Her son Win­ston told me that pol­i­tics aside, she was “one of the most con­ser­v­a­tive peo­ple I know. She would have brought the same zest had she mar­ried Ronald Rea­gan.” She sup­port­ed Clin­ton in 1992, and he offered her the Paris Ambas­sador­ship. Yet at her con­fir­ma­tion hear­ings she was praised to the skies by the most con­ser­v­a­tive mem­ber of the For­eign Rela­tions Com­mit­tee, Sen­a­tor Jesse Helms.

“Darling, this is Pamela…”

She rep­re­sent­ed the pol­i­tics of a bygone age. She saw pol­i­tics as a noble pro­fes­sion, where mutu­al respect was de rigueur.
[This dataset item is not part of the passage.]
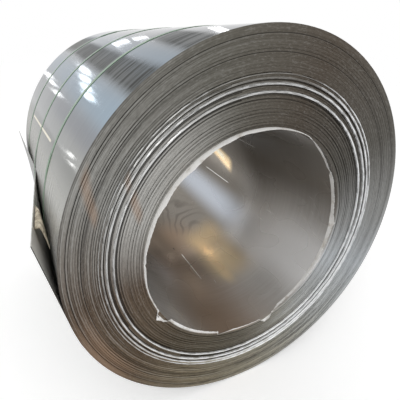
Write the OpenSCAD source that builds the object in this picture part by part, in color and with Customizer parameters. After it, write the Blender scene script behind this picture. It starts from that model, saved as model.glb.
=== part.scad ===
// Coil of stainless steel strip lying on its side: flat laps wound on an open bore, a loose outer
// end that springs off the coil, three plastic bands, and torn interleaving paper.
// The bore runs along Y and the front end faces -Y. A turn is an angle in degrees round the bore,
// anticlockwise from +X as seen from the front. A depth is counted from the front end backwards.

/* [Strip] */
// Bore that the strip is wound on
bore_d = 508; // [400:2:620]
// Width of the strip, which is the length of the coil
strip_w = 914; // [600:2:1250]
// Thickness of the strip
strip_t = 1.5; // [0.8:0.1:3]
// Laps of strip on the bore
laps = 108; // [70:1:140]

/* [Wound ends] */
// How far the lap at the bore stands back from the outermost laps
dish = 21; // [4:1:40]
// Laps next to the bore that lie at the bottom of the dish
level_laps = 38; // [5:1:50]
// Laps at the outside whose edges lie flush
flush_laps = 6; // [2:1:12]
// How far the deepest of the other edges have sunk between their neighbours
unevenness = 3; // [0.5:0.1:4]
// How far the first slipped group stands out of the dish. Those further out have slipped less
slip = 3.5; // [2:0.5:12]
// First slipped group, counted in laps from the bore
inner_slip = 41; // [20:1:44]
// Laps in the first slipped group
inner_slip_laps = 2; // [1:1:3]
// Second slipped group
middle_slip = 50; // [48:1:52]
// Laps in the second slipped group
middle_slip_laps = 1; // [1:1:3]
// Third slipped group
outer_slip = 56; // [55:1:57]
// Laps in the third slipped group
outer_slip_laps = 2; // [1:1:3]
// The last lap that has slipped, on its own
last_slip = 61; // [61:1:66]

/* [Loose outer end] */
// Turn at which the strip ends
end_turn = 164.5; // [150:0.5:180]
// How far the front corner stands off the coil
front_lift = 36; // [5:1:60]
// How far the back corner stands off the coil
back_lift = 22; // [5:1:60]

/* [Bands] */
// Width of each band
band_w = 19; // [13:1:32]
// Thickness of each band
band_t = 1.3; // [0.8:0.1:2]
// Depth of the front band's middle
front_band_at = 222; // [120:2:260]
// Depth of the closed middle band, which holds the loose end down
middle_band_at = 460; // [340:2:500]
// Depth of the back band's middle
back_band_at = 722; // [600:2:760]

/* [Paper] */
// Thickness of the paper
paper_t = 1; // [0.5:0.1:1.2]
// How far the paper stands out of the mouth of the bore where it is tallest
paper_reach = 18; // [8:1:20]
// Width of the torn sheet caught under the loose end
torn_sheet_w = 110; // [40:5:150]

/* [Hidden] */

bore_r = bore_d / 2;
coil_r = bore_r + laps * strip_t;
front_y = strip_w / 2; // the drawing plane's height of the front end
round_n = 180;
seat = 0.2; // clearance between a band or paper and what it lies on

// Everything is drawn lying flat with the front end up, then tipped so that the front faces -Y.
module tip_to_front() rotate([90, 0, 0]) children();

function at_turn(radius, turn, depth) =
    [radius * cos(turn), radius * sin(turn), front_y - depth];

// A closed skin through sections that have the same number of points in the same order.
module loft(sections) {
    n = len(sections[0]);
    last = len(sections) - 1;
    function corner(s, i) = s * n + i % n;
    polyhedron(
        points = [for (section = sections) each section],
        faces = concat(
            [[for (i = [0 : n - 1]) corner(0, i)]],
            [for (s = [0 : last - 1], i = [0 : n - 1])
                each [[corner(s, i), corner(s + 1, i), corner(s + 1, i + 1)],
                      [corner(s, i), corner(s + 1, i + 1), corner(s, i + 1)]]],
            [[for (i = [n - 1 : -1 : 0]) corner(last, i)]]
        )
    );
}

// The strip. Each lap is a flat edge at its own depth: from the rim the laps step back to the level
// bottom of the dish, no two neighbours lie even, and four groups have slipped out of the front.
function is_slipped(lap) =
    (lap >= inner_slip && lap < inner_slip + inner_slip_laps)
    || (lap >= middle_slip && lap < middle_slip + middle_slip_laps)
    || (lap >= outer_slip && lap < outer_slip + outer_slip_laps)
    || lap == last_slip;

function slipped_by(lap) = is_slipped(lap) ? slip * pow(inner_slip / lap, 2) : 0;

function stepped_back(lap) =
    dish * max(0, min(1, (laps - flush_laps - lap) / (laps - flush_laps - level_laps)));

// Nearly every fourth lap has sunk towards the bore and nearly every third one further out, some
// more than others. The laps at the mouth of the bore, which the paper stands between, lie even.
mouth_laps = 3;
sunk_turns_inside = 97;
sunk_turns_outside = 128;

function uneven(lap) =
    let (sunk = sin(lap * (lap < inner_slip ? sunk_turns_inside : sunk_turns_outside)),
         share = 0.65 + 0.35 * sin(lap * 23))
    lap < mouth_laps || lap >= laps - flush_laps || is_slipped(lap)
    ? 0 : unevenness * share * pow((1 + sunk) / 2, 2);

function lap_depth(lap) =
    stepped_back(lap) + uneven(lap) - slipped_by(lap);

function level_with(lap, neighbour) =
    neighbour >= 0 && neighbour < laps && lap_depth(lap) == lap_depth(neighbour);

function lap_edge(lap, end_height) = [
    if (!level_with(lap, lap - 1)) [bore_r + lap * strip_t, end_height - lap_depth(lap)],
    if (!level_with(lap, lap + 1)) [bore_r + (lap + 1) * strip_t, end_height - lap_depth(lap)]
];

function reversed(list) = [for (i = [len(list) - 1 : -1 : 0]) list[i]];

module wound_laps() {
    front_edges = [for (lap = [0 : laps - 1]) each lap_edge(lap, front_y)];
    back_edges = [for (lap = [0 : laps - 1]) each lap_edge(lap, -front_y)];
    rotate_extrude($fn = round_n)
        polygon(concat(front_edges, reversed(back_edges)));
}

// The last lap comes out of the coil, leaves it on a tangent and ends free. The middle band holds
// it down, and both corners spring away from there.
end_margin = 0.4; // the loose end's edges lie this far inside the flush laps
end_root_turn = end_turn + 34;
end_bite = 0.8; // how deep the inner face of the last lap is sunk while it lies on the coil
least_leave = 3;
arc_steps = 10;
free_steps = 2;
lift_steps = 6;

function lift_at(depth) =
    let (held_from = middle_band_at - band_w / 2, held_to = middle_band_at + band_w / 2)
    depth < held_from ? front_lift * (1 - depth / held_from)
    : depth > held_to ? back_lift * (depth - held_to) / (strip_w - held_to)
    : 0;

function leave_turn(lift) = end_turn + max(least_leave, acos(coil_r / (coil_r + lift)));

function outer_face(lift, depth) = [
    for (i = [0 : arc_steps])
        let (part = i / arc_steps, rise = min(1, 3 * part))
        at_turn(coil_r - 0.3 + (strip_t + 0.3) * rise,
                end_root_turn + (leave_turn(lift) - end_root_turn) * part, depth),
    for (i = [1 : free_steps])
        free_point(strip_t, lift + strip_t, lift, depth, i / free_steps)
];

function inner_face(lift, depth) = [
    for (i = [0 : arc_steps])
        at_turn(coil_r - end_bite,
                end_root_turn + (leave_turn(lift) - end_root_turn) * i / arc_steps, depth),
    for (i = [1 : free_steps])
        free_point(-end_bite, lift - end_bite * (1 - min(1, lift / 4)), lift, depth, i / free_steps)
];

// A point on the straight run from where the strip leaves the coil to where it ends.
function free_point(start_rise, end_rise, lift, depth, part) =
    at_turn(coil_r + start_rise, leave_turn(lift), depth) * (1 - part)
    + at_turn(coil_r + end_rise, end_turn, depth) * part;

function end_section(depth) =
    concat(outer_face(lift_at(depth), depth), reversed(inner_face(lift_at(depth), depth)));

module loose_end() {
    held_from = middle_band_at - band_w / 2;
    held_to = middle_band_at + band_w / 2;
    loft([
        for (i = [0 : lift_steps])
            end_section(end_margin + (held_from - end_margin) * i / lift_steps),
        for (i = [0 : lift_steps])
            end_section(held_to + (strip_w - end_margin - held_to) * i / lift_steps)
    ]);
}

module coil() {
    color("silver")
        tip_to_front()
            union() {
                wound_laps();
                loose_end();
            }
}

// The bands. Each lies on the coil with a little clearance and is welded where its ends lap.
weld_turns = 7;
back_weld_turn = 100;
front_weld_turn = 151;
middle_weld_turn = 20;

module band_ring(radius, thickness) {
    translate([0, 0, -band_w / 2])
        difference() {
            cylinder(h = band_w, r = radius + thickness, $fn = round_n);
            translate([0, 0, -1])
                cylinder(h = band_w + 2, r = radius, $fn = round_n);
        }
}

module sector(from_turn, to_turn) {
    far = 2 * coil_r;
    linear_extrude(2 * band_w, center = true)
        polygon([[0, 0], far * [cos(from_turn), sin(from_turn)], far * [cos(to_turn), sin(to_turn)]]);
}

module weld(radius, turn) {
    intersection() {
        band_ring(radius, 2 * band_t);
        sector(turn, turn + weld_turns);
    }
}

// The middle band is drawn tight over the loose end, so its centre sits towards that end.
module band_middle() {
    shift = strip_t / 2;
    radius = coil_r + shift + seat;
    color("seagreen")
        tip_to_front()
            translate([shift * cos(end_turn), shift * sin(end_turn), front_y - middle_band_at])
                union() {
                    band_ring(radius, band_t);
                    weld(radius, middle_weld_turn);
                }
}

// The other two were cut under the loose end, where their ends lie on the coil.
module cut_band(first_turn, depth, weld_turn) {
    radius = coil_r + seat;
    color("seagreen")
        tip_to_front()
            translate([0, 0, front_y - depth])
                union() {
                    difference() {
                        band_ring(radius, band_t);
                        sector(first_turn, end_root_turn + 3);
                    }
                    weld(radius, weld_turn);
                }
}

module band_front() cut_band(end_turn + 9, front_band_at, front_weld_turn);

module band_back() cut_band(end_turn + 5, back_band_at, back_weld_turn);

// Paper between the first laps, torn off short outside the bore. It stands on the second lap.
paper_steps = 90;
paper_flare = 0.14; // how far it leans outwards, as a share of its height
paper_lap = 1;
paper_ragged = 0.05;

// Turn and height of the torn edge, as shares of the tallest.
torn_edge = [[0, 0.9], [25, 1], [60, 0.95], [85, 1], [110, 0.75], [135, 0.6], [158, 0.55], [163, 0.2],
             [170, 0.5], [205, 0.45], [216, 0.95], [228, 0.5], [258, 0.5], [266, 0.3], [288, 0.8],
             [300, 0.35], [335, 0.45], [352, 0.6], [360, 0.9]];

function paper_section(turn) =
    let (height = paper_reach * (lookup(turn, torn_edge) + paper_ragged * sin(turn * 11)),
         chord_margin = bore_r * (1 - cos(180 / paper_steps)) / 2,
         inner = bore_r + paper_lap * strip_t + (strip_t - paper_t) / 2 + chord_margin,
         flare = paper_flare * height,
         root = min([for (lap = [paper_lap - 1 : paper_lap + 1]) lap_depth(lap)]))
    [at_turn(inner, turn, root), at_turn(inner + flare, turn, root - height),
     at_turn(inner + flare + paper_t, turn, root - height), at_turn(inner + paper_t, turn, root)];

module bore_paper() {
    ring = [for (i = [0 : paper_steps - 1]) paper_section(i * 360 / paper_steps)];
    n = 4;
    function corner(s, i) = (s % paper_steps) * n + i % n;
    color("ivory")
        tip_to_front()
            polyhedron(
                points = [for (section = ring) each section],
                faces = [for (s = [0 : paper_steps - 1], i = [0 : n - 1])
                    each [[corner(s, i), corner(s + 1, i), corner(s + 1, i + 1)],
                          [corner(s, i), corner(s + 1, i + 1), corner(s, i + 1)]]]
            );
}

// A torn sheet that bridges the gap between the coil and the front corner of the loose end.
sheet_from = 45;
sheet_steps = 5;
bridge_steps = 8;

function bridge_point(depth, part, inset) =
    let (foot = coil_r + seat + 0.3,
         head_turn = end_turn + 1.4,
         head = coil_r / cos(leave_turn(lift_at(depth)) - head_turn) - seat - 1,
         turn = end_turn + 4 + (head_turn - end_turn - 4) * part,
         bulge = 6 * sin(180 * part) + inset)
    at_turn(foot + (head - foot) * part, turn - bulge / coil_r * 57.3, depth);

function bridge_section(depth) = concat(
    [for (i = [0 : bridge_steps]) bridge_point(depth, i / bridge_steps, paper_t)],
    [for (i = [bridge_steps : -1 : 0]) bridge_point(depth, i / bridge_steps, 0)]
);

module torn_paper() {
    color("wheat")
        tip_to_front()
            loft([for (i = [0 : sheet_steps])
                bridge_section(sheet_from + torn_sheet_w * i / sheet_steps)]);
}

coil();
band_front();
band_middle();
band_back();
bore_paper();
torn_paper();
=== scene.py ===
import math
import random

import bpy
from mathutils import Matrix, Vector


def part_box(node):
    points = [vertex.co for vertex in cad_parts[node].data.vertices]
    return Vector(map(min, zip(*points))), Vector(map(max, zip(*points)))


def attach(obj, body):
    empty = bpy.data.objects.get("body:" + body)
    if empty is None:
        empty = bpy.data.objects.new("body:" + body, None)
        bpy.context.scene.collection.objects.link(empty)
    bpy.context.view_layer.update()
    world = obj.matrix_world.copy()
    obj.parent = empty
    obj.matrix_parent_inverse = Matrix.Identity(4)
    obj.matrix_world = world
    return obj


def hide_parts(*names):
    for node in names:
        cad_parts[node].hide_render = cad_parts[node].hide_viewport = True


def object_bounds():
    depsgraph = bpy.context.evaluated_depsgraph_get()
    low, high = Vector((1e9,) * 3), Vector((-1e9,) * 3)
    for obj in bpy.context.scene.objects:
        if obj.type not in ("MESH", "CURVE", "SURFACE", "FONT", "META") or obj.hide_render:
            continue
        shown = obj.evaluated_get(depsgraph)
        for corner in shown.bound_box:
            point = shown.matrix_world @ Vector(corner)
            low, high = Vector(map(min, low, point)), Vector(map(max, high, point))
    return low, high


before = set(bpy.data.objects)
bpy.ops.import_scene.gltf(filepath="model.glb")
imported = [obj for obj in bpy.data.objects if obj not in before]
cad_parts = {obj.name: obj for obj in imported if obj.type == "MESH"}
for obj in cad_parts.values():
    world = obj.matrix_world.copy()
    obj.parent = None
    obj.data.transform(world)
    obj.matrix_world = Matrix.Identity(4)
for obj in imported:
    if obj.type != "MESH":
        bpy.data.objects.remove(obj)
cad_box = [list(corner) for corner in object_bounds()]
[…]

Years ago I pub­lished a piece on Churchill’s 1946 “Iron Cur­tain” speech by then-Sec­re­tary of Defense Cas­par Wein­berg­er. As one might expect, he stressed the Ful­ton theme of peace through strength. Pamela Har­ri­man wrote a rebut­tal empha­siz­ing Churchill’s Ful­ton title, “the Sinews of Peace.” Paul Robin­son, for­mer­ly Ronald Reagan’s ambas­sador to Cana­da, read it, dis­agreed, and con­fessed that he remained among her great­est admir­ers. Ear­li­er he had named Har­ri­man and Wein­berg­er co-vice-pres­i­dents dur­ing his chair­man­ship of the Eng­lish-Speak­ing Union. He said they were superb. “And very good together—despite everything!”

When Mr. Clin­ton arrived in office he pro­claimed an admi­ra­tion for Win­ston Churchill. I remem­ber send­ing him, through Pamela Har­ri­man, a blue sweat­shirt embla­zoned with the Churchill five-cent U.S. com­mem­o­ra­tive stamp. Delight­ed, she deliv­ered it her­self, and so we made her a pink ver­sion. She tele­phoned to express her thanks, with the husky open­ing line that must have thrilled a thou­sand Wash­ing­ton insid­ers: “Dar­ling, this is Pamela.” It would have been, and always was, super­flu­ous to ask, “Pamela who?”

“Elegance itself”

Not many peo­ple could have jour­neyed so suc­cess­ful­ly and far with a for­mal edu­ca­tion that end­ed at age 16. How did she man­age it? She was grace per­son­i­fied, at home equal­ly in Churchill’s air raid shel­ter or the Élysée Palace. Pres­i­dent Chirac mourned her death: “To say that she was an excep­tion­al rep­re­sen­ta­tive of the Unit­ed States in France does not do jus­tice to her achieve­ment. She lent to our long­stand­ing alliance the radi­ant strength of her per­son­al­i­ty. She was ele­gance itself….a peer­less diplomat.”

That old Fran­cophile, her father-in-law, would have smiled.